La comparaison du plan précédent avec celui du premier cadastre montre que la cour qui était fermée au sud sur la parcelle 2479 ne l’est plus totalement en 1835. Après cette date, les deux exploitations ont fusionné puis deux vastes granges-bergeries ont été construites, fermant au nord la cour principale. A l’est subsiste une vaste grange couverte en tuile plate, déjà présente sur le premier plan.
De source orale, on élevait dans cette ferme plus de 300 moutons et une trentaine de vaches laitières avant 1940. L’avancée du logis formant un bow-window a été construite en 1921-22. On voit à travers cet exemple les multiples transformations qui affectent un lieu au gré des usages et des changements de propriétaires.

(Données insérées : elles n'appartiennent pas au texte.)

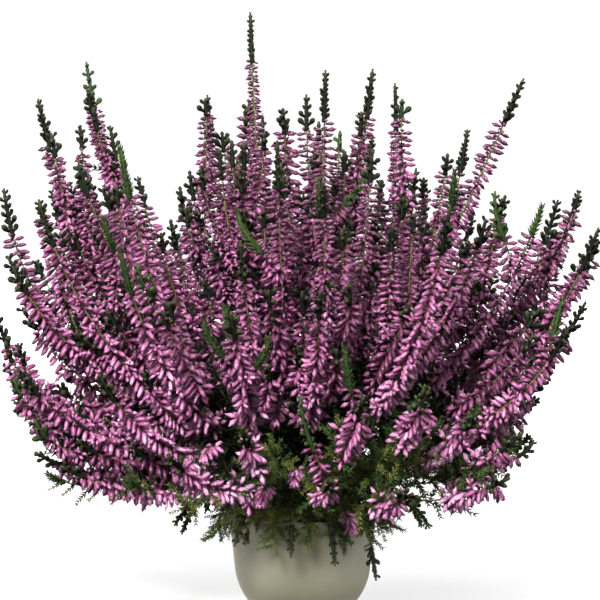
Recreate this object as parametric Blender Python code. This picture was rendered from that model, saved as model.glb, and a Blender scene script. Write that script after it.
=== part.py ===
"""A potted heather: a small turned pot, its root ball, flowering sprays and the leafy shoots over its rim.

The origin is the centre of the pot's underside, +Z is up and -Y is the plant's front. Sizes are in
millimetres here and become metres when a mesh is made.
"""

import math
from dataclasses import dataclass

import bmesh
import bpy
import numpy as np
from mathutils import Matrix, Vector

MM = 0.001
UP = Vector((0.0, 0.0, 1.0))

# Pot
POT_HEIGHT = 49.0
RIM_RADIUS = 37.9
RIM_BAND = 4.0
RIM_PROUD = 0.8
RIM_EDGE = 0.5
SHOULDER_HEIGHT = 21.0
SHOULDER_RADIUS = 34.0
FOOT_RADIUS = 22.7
WALL = 2.0
FLOOR = 2.6
POT_SIDES = 26
CURVE_STEPS = 4

# Root ball
SOIL_TOP = 44.0
SOIL_DOME = 1.0
GAP = 0.3
HOLE_RADIUS = 1.65
HOLE_SIDES = 5
HOLE_DEPTH = 8.0
FOOT_CLEAR = 0.5

# Stems, shared by every spray and shoot
STEM_SIDES = 4
STEM_RADIUS = 1.0
SPIKE_RADIUS = 0.9
THIN_RADIUS = 0.7
ROOT_DISC = 27.0
ROOT_APART = 4.4
ROOT_ROUNDS = 40
ROOT_SPREAD = 0.66
ROOT_RISE = (28.0, 0.12)
ROOT_REACH = 0.05
CURVE_RISE = (6.0, 0.28)
CURVE_REACH = 0.77
RING_TWIST = math.radians(16.0)
ROUTE_STEPS = 60

# Shoots over the rim
SHOOT_DISC = 31.5
SHOOT_LEAN = 2.5
SHOOT_RISE = 20.0
SHOOT_OVER = 0.86

# Dome that the spikes not seen in outline fill
DOME_LOW = 118.0
DOME_RISE = 104.0
DOME_UNEVEN = 0.07
DOME_DIRECTIONS = 420
SPIKE_SPACING = math.radians(15.0)
PAIR_SPACING = math.radians(30.0)
LOWEST_LEAN = math.radians(80.0)

# Tips of the spikes that stand out in the plant's outline and on its front: across, depth, height
OUTLINE_TIPS = (
    (-134, 26, 257),
    (-112, 60, 276),
    (-95, -16, 244),
    (-85, -100, 235),
    (-88, 105, 216),
    (-108, -54, 227),
    (-127, -57, 209),
    (-125, -8, 212),
    (-113, 79, 218),
    (-49, 50, 259),
    (-26, 0, 300),
    (-21, 75, 249),
    (-12, -85, 238),
    (-62, 17, 213),
    (-64, -46, 199),
    (-41, -30, 233),
    (-3, 125, 212),
    (-35, 105, 226),
    (2, 43, 259),
    (11, -46, 271),
    (33, -75, 233),
    (56, -18, 223),
    (66, 85, 210),
    (84, 30, 242),
    (87, -78, 201),
    (102, 8, 209),
    (89, 62, 198),
    (116, -48, 206),
    (131, 40, 205),
    (138, -5, 212),
    (143, -50, 195),
    (143, 14, 178),
    (43, 130, 213),
    (-143, 28, 151),
    (-132, -34, 84),
    (-116, -75, 82),
    (-148, 6, 178),
    (-140, -52, 176),
    (-128, 70, 164),
    (-138, -58, 128),
    (-131, 20, 112),
    (107, -55, 96),
    (98, -95, 79),
    (122, 34, 104),
    (124, -2, 121),
    (128, 58, 140),
    (128, -62, 148),
    (-29, -100, 191),
    (-84, -122, 188),
    (68, -115, 208),
    (10, -110, 219),
    (8, -115, 169),
    (-33, -125, 160),
    (13, -118, 81),
    (83, -100, 112),
    (59, -120, 125),
    (-149, -10, 125),
    (-141, -25, 109),
    (-57, 14, 221),
    (21, 15, 231),
    (-118, 12, 215),
    (97, -20, 195),
    (144, 20, 155),
    (28, -122, 120),
    (114, -14, 90),
    (106, 36, 70),
)

# Spikes that end at another lean than the rest: the same, then the share of the reach at the third point
LEANING_TIPS = (
    (107, -45, 267, 0.4),
    (35, 0, 272, 0.5),
    (48, 66, 265, 1.15),
    (-151, 20, 212, 0.92),
    (-151, -20, 148, 0.9),
)

# Leafy shoots over the rim: bearing in degrees, then reach and height of the tip
RIM_SHOOTS = (
    (-155, 70, 46),
    (-120, 66, 40),
    (-96, 55, 34),
    (-74, 57, 30),
    (-54, 61, 22),
    (-22, 68, 44),
    (18, 64, 38),
    (46, 66, 40),
    (84, 60, 34),
    (112, 64, 36),
    (140, 66, 42),
    (171, 62, 36),
)

# Where buds and leaves sit along a stem
BARE_FOOT = 24.0
BARE_SHARE = 0.3
SHOOT_BARE_STEP = 6.5
TIP_SHARE = 0.11
TIP_LENGTHS = (17.0, 27.0)
BUD_START = 0.45
SIDE_BUD_START = 0.3
FORK_SHARE = 0.27
FORK_LEAVES_AT = math.radians(38.0)
FORK_HALF = 1.8
FORK_CLEAR = 2.5
FORK_POINTS = 4
FORK_FIRST_RING = 6.5
LEAVE_SHARE = 0.3
ARRIVE_SHARE = 0.5
ARRIVE_POINTS = 6
LAST_RING = 6.5
END_RING = 5.0

# kind: ring spacing, core radius, reach outward, reach along the stem, drop straight down
FORMS = {
    "bare": (9.2, 1.0, 0.0, 0.0, 0.0),
    "leaf": (10.0, 1.1, 5.6, 4.6, 0.0),
    "bud": (7.5, 1.5, 5.8, -0.6, 1.4),
    "tip": (5.6, 1.1, 3.2, 3.2, 0.0),
}
CLEAR_SHARE = 0.45
RIM_CLEAR = 0.6
LEAST_ROOM = 1.3

POT_COLOUR = (0.235, 0.215, 0.155, 1.0)
SOIL_COLOUR = (0.035, 0.022, 0.014, 1.0)
LEAF_COLOUR = (0.035, 0.075, 0.022, 1.0)
BUD_COLOUR = (0.42, 0.06, 0.27, 1.0)


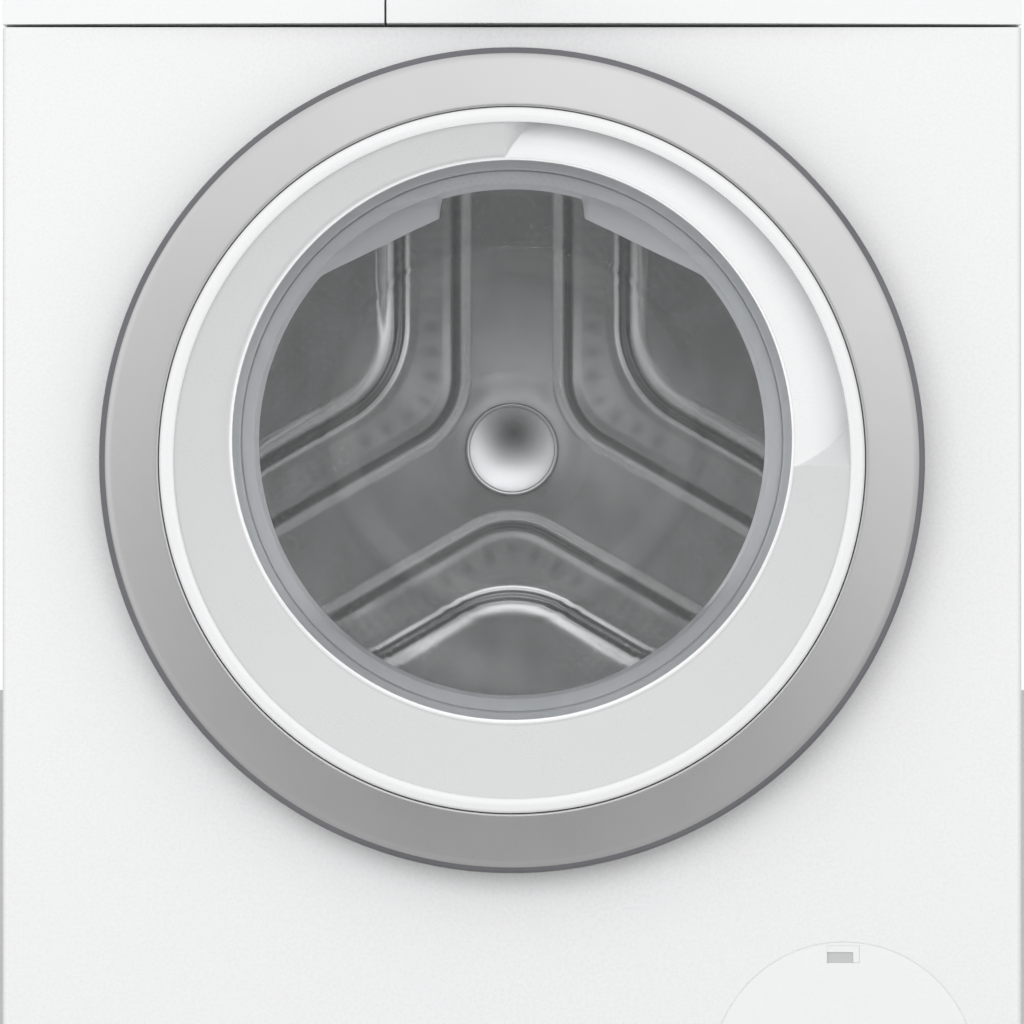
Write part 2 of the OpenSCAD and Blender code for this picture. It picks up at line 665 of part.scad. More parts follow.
module bearings() color("silver") {
    bearing(31, 15.05, tub_back_y - 2, tub_back_y + 14);
    bearing(26, 12.55, tub_back_y + 25, tub_back_y + 40);
}

module heating_element() color("gray") {
    z = axis_z - 246;
    for (x = [-20, 20]) rod_y(4, -100, tub_back_y + 24, x, z);
    translate([0, -100, z]) rotate_extrude(angle = 180, start = 180) translate([20, 0]) circle(r = 4);
    difference() {
        slab(tub_back_y + 4, tub_back_y + 10) translate([0, z]) round_rect(64, 24, 10);
        for (x = [-20, 20]) rod_y(4, tub_back_y, tub_back_y + 20, x, z);
    }
}

// ---------- drum ----------

module drum_shell() color("silver") turned([
    [mouth_r, mouth_y - 3], [mouth_r + 4, mouth_y - 5], [mouth_r + 8, mouth_y - 3], [mouth_r + 16, mouth_y],
    [drum_r - 14, mouth_y], [drum_r - 4, mouth_y + 4], [drum_r, mouth_y + 14], [drum_r, drum_back_y + 1],
    [drum_r - sheet, drum_back_y + 1], [drum_r - sheet, mouth_y + 14.5], [drum_r - 4.7, mouth_y + 4.8],
    [drum_r - 14.5, mouth_y + 1], [mouth_r + 15.5, mouth_y + 1], [mouth_r + 7.5, mouth_y - 2],
    [mouth_r + 4, mouth_y - 4], [mouth_r + 1, mouth_y - 2], [mouth_r + 1, mouth_y + 3], [mouth_r, mouth_y + 3]
]);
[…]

A la suite de l’enquête d’architecture rurale de 1943, le musée national des arts et traditions populaires (autrefois situé au Bois de Boulogne à Paris) a fait réaliser en 1970 une maquette de cette ferme pour la présenter dans une vitrine d’architecture comparée ; elle a déménagé avec l’ensemble des collections de ce musée pour rejoindre le musée des Civilisations de l’Europe et de la Méditerranée (Mucem)6 à Marseille.
Martine Lainé, chercheur au service Patrimoine et Inventaire de la Région Centre-Val de Loire
1 Entreprise sous la direction de Pierre-Louis Duchartre et Georges-Henri Rivière, cette enquête a donné lieu à la réalisation de 1759 monographies d’habitations rurales.
2 DE BILLY-CHRISTIAN, Francine ; RAULIN, Henri : L’architecture rurale française, corpus des genres, des types et des variantes : Ile-de-France, Orléanais. Grande Beauce : Réclainville, p. 168-173. Berger-Levrault éditeur, 1986.
3 Lieu où l’on entrepose la paille.
4 Cartulaire de l’abbaye de Saint-Père de Chartres publié par M. Guérard. Tome 1, Paris : Imprimerie Crapelet, 1840. Note 212.
5 Archives départementales d’Eure-et-Loir, G 92.
6 Maquette réalisée par Michel Charpentier. Musée des civilisations de l’Europe et de la Méditerranée, cote phm-1970-117-1.